Abstract

It can be difficult to face dementia. Despite the lives, the billions, the decades spent, it sometimes seems so little is known. The cupboard of treatments and answers can seem so bare. So let me, as a practitioner and family member, be the first of hopefully many to offer thanks to Drs. Boltz and Galvin, and all their collaborators. Thanks for meticulously constructing a manual of all the best available evidence on the care of the patient AND the family suffering with dementia. For there are some answers to sustain us as we move forward.

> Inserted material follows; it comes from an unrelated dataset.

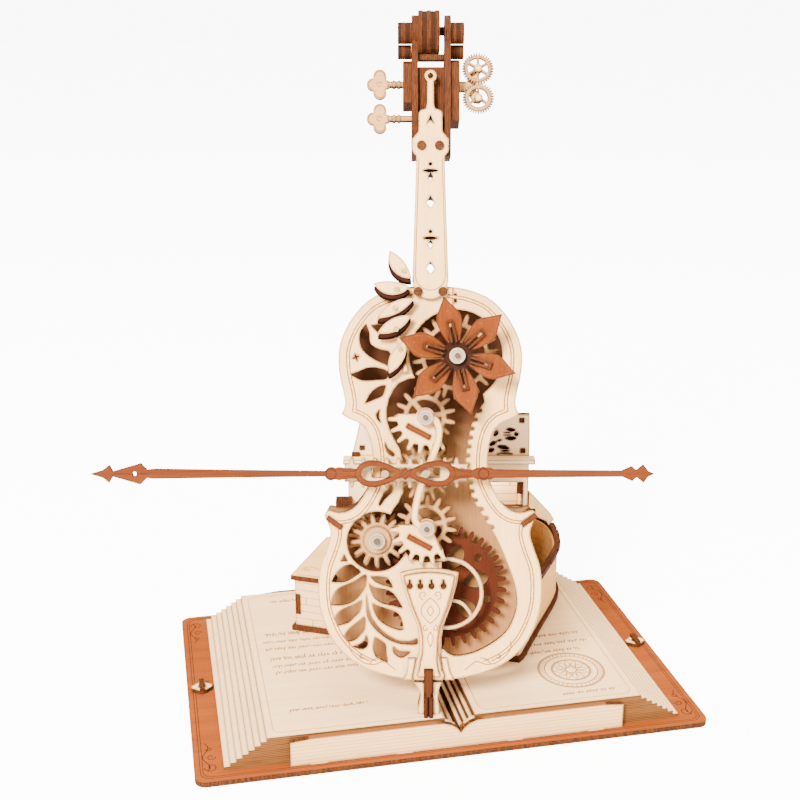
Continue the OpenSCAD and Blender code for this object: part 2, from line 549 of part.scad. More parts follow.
module scroll() color(dark) stand() {
    for (i = [0 : 4]) profile_plate(-4.25 + 1.49 * i, -2.76 + 1.49 * i) polygon([for (p =
        concat(volute, [[231.5, -10.8], [231.5, -2]])) head_c + (p - head_c) * (1 - 0.035 * (i % 2))]);
    profile_plate(-11.4, 11.9) translate(head_c) circle(1.55);
    for (q = [[-11.4, -6.55], [7.25, 11.9]]) profile_plate(q[0], q[1]) {
        translate([238.8, -4.6]) circle(3.7);
        translate([233.1, -8.2]) circle(2.5);
    }
}
module peg(t) translate([0, t, -5]) {
    translate([-14.8, 0, 0]) rotate([0, 90, 0]) cylinder(r = 1.2, h = 10.5);
    for (x = [-13.2, -11.4]) translate([x, 0, 0]) rotate([0, 90, 0]) cylinder(r = 1.5, h = 0.9);
    translate([0, 0, -0.95]) linear_extrude(1.9) union() {
        translate([-15.4, 0]) circle(1.5);
        for (q = [[-17.7, 2.9, 2.3], [-17.7, -2.9, 2.3], [-20.1, 0, 2.2], [-17.4, 0, 2.4]])
            translate([q[0], q[1]]) circle(q[2]);
    }
}
module peg_upper() color(light) stand() peg(220.8);
module peg_lower() color(light) stand() peg(208.8);
pw_hi = [17, 227];
pw_lo = [17.15, 216.65];
pw_n = 34;
pw_r = norm(pw_hi - pw_lo) / 2;
pw_a = atan2((pw_lo - pw_hi)[1], (pw_lo - pw_hi)[0]);
module small_wheel(c, p, spokes, rim) stand() at(c, -8) linear_extrude(1.6) difference() {
    polygon([for (i = [0 : pw_n - 1]) for (q = [[-0.6, -0.3], [0.05, -0.2], [0.42, -0.08], [0.42,
        0.08], [0.05, 0.2], [-0.6, 0.3]])
        turned(pw_r + q[0], q[1], p + i * 360 / pw_n)]);
    circle(0.9 + fit);
    difference() {
        circle(rim);
        circle(1.55);
        for (i = [0 : spokes - 1]) rotate(90 + i * 360 / spokes) translate([0, -0.4]) square([6, 0.8]);
    }
}
module peg_wheel_upper() color(light) small_wheel(pw_hi, 0, 6, 3.6);
module peg_wheel_lower() color(light)
    small_wheel(pw_lo, pw_a + 180 - (360 / pw_n) * (0.5 - pw_a * pw_n / 360), 3, 3.3);
module wheel_arm() color(light) stand() {
    layer(-9.9, 1.6) {
        translate([10.35, 219.2]) square([4.6, 3.6]);
        for (c = [pw_hi, pw_lo]) at(c) circle(1.5);
        polygon([[13, 219.4], [13, 222.6], [15.9, 228], [18.1, 226.4], [15.9, 221], [18.1, 216.8],
            [15.9, 215.2]]);
    }
    for (c = [pw_hi, pw_lo]) rod(c, -9.9, -5.9, 0.9);
    for (c = [pw_hi, pw_lo]) rod(c, -6.3, -5.5, 1.4);
}

// ---- leaves ----
// pin, tip, base, bulge to the left of tip-to-base, bulge to its right
leaf_at = [[[-9.3, 154.6], [-14.2, 161.6], [-6.7, 152], 1.6, 3.3],
    [[-11.7, 148.2], [-19.7, 150.3], [-7.2, 149], 1.3, 3.4], [[-12.3, 141.6], [-18.6, 138.2], [-5.6,
        145.2], 2.3, 1.9],
    [[-12, 134.4], [-18.4, 133], [-6.8, 139.2], 2.1, 2.4], [[-10.6, 127.6], [-14.4, 119], [-8.4,
        130.6], 2.6, 2.2]];
module arc_leaf(a, b, h, k) {
    d = norm(b - a);
    q = [a[1] - b[1], b[0] - a[0]] / d;
    m = (a + b) / 2;
    rh = (d * d / 4 + h * h) / (2 * h);
    rk = (d * d / 4 + k * k) / (2 * k);
    intersection() {
        translate(m - q * (rh - h)) circle(rh);
        translate(m + q * (rk - k)) circle(rk);
    }
}
module leaf_layer(q, w, drop, grow) translate([0, -drop, w]) linear_extrude(1)
    arc_leaf(q[1] + grow * unit(q[1] - q[2]), q[2] - grow * unit(q[1] - q[2]), q[3] + grow, q[4] 
        + grow);
module leaves() color(light) stand() difference() {
    union() {
        for (q = leaf_at) {
            leaf_layer(q, 2.1, 1.9, 0.15);
            leaf_layer(q, 3.1, 1.2, 0.1);
            leaf_layer(q, 4.1, 0, 0);
        }
        layer(0.05, 2.1) polygon(strip(smooth([[-8.6, 154.6], [-11.2, 148], [-11.8, 141], [-11.4, 134],
            [-9.9, 126], [-8.4, 118]], 4), 0.95));
    }
    for (q = leaf_at) rod(q[0], -1, 6, 0.6);
}
module leaf_pins() color(brass) stand() for (q = leaf_at) {
    rod(q[0], 0.1, 5.6, 0.6);
    at(q[0], 5.1) cylinder(r = 0.95, h = 0.7);
}

// ---- gear train ----
module wheel(n, p, bore) difference() {
    union() {
        circle(mod_g * n / 2 - ded + 0.15);
        polygon(gear_pts(n, p));
    }
    circle(bore);
}
module drive_gear() color(brown) stand() at(c_drive, w_rear) linear_extrude(ply) difference() {
    wheel(n_drive, p_drive, 1.25);
    for (a = [0 : 60 : 300]) rotate(a + 12) lens([6.2, 0], [15.8, 0], 3);
    for (a = [30 : 60 : 330]) rotate(a + 12) translate([15.4, 0]) circle(1.5);
}
module drive_arbor() color(steel) stand() {
    rod(c_drive, -52.5, -6.5, 1.25);
    rod(c_drive, -9.95, -7, 2.6);
}
module left_wheels() color(light) stand() {
    at(c_left, w_rear) linear_extrude(ply) wheel(n_rear, p_rear, shaft_r);
    at(c_left, w_rear + ply) linear_extrude(4) difference() {
        circle(3.2);
        circle(shaft_r);
    }
    at(c_left, w_ring) linear_extrude(ply) wheel(n_front, p_front, shaft_r);
    at(c_left, w_ring + ply - 0.05) linear_extrude(0.95) difference() {
        circle(4.9);
        circle(shaft_r);
    }
}
module left_arbor() color(steel) stand() {
    rod(c_left, -17.6, -3.9, shaft_r);
    rod(c_left, -3.05, -0.4, 2.8);
    rod(c_left, -0.5, 0.6, 1.3);
}
module ring_wheel(n, p) difference() {
    wheel(n, p, shaft_r);
    difference() {
        circle(mod_g * n / 2 - ded - 1.5);
        circle(2.6);
        for (a = [20, 140, 260]) rotate(a + p) translate([0, -1]) square([mod_g * n, 2]);
    }
}
module lower_wheel() color(light) stand() at(c_lower, w_ring) linear_extrude(ply)
    ring_wheel(n_ring, p_lower);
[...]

Strategies to prevent and detect the illness, the best pharmacologic and non-pharmacologic strategies currently known, recommendations to change clinics, communities and caregivers approaches to the illness, all are carefully explored and meticulously footnoted. This text also gives ample attention to an aspect of the illness so often overlooked – its mutability. The reader will find thoughtful discussions of how a patient and family might transition through various levels of care and how we clinicians might offer our knowledge and voices to make such transitions easier, both on an individual and public policy level. We are urged to reconsider definitions and old conceptions to embrace new opportunities – homes and communities that are designed to support the member with dementia, rather than feel intruded upon by a “dementia patient.” Space is also given over in nearly every chapter to remind us of the value of basic tenets of healthcare that become especially valuable in this context. Get to know the patient and the family. Provide friendly and knowledgeable faces and their diligent services.
Doctors, family members, nurses, patients, psychologists, social workers – all came together to create this volume. I can only hope, and recommend, that this book be read and used by a wide audience.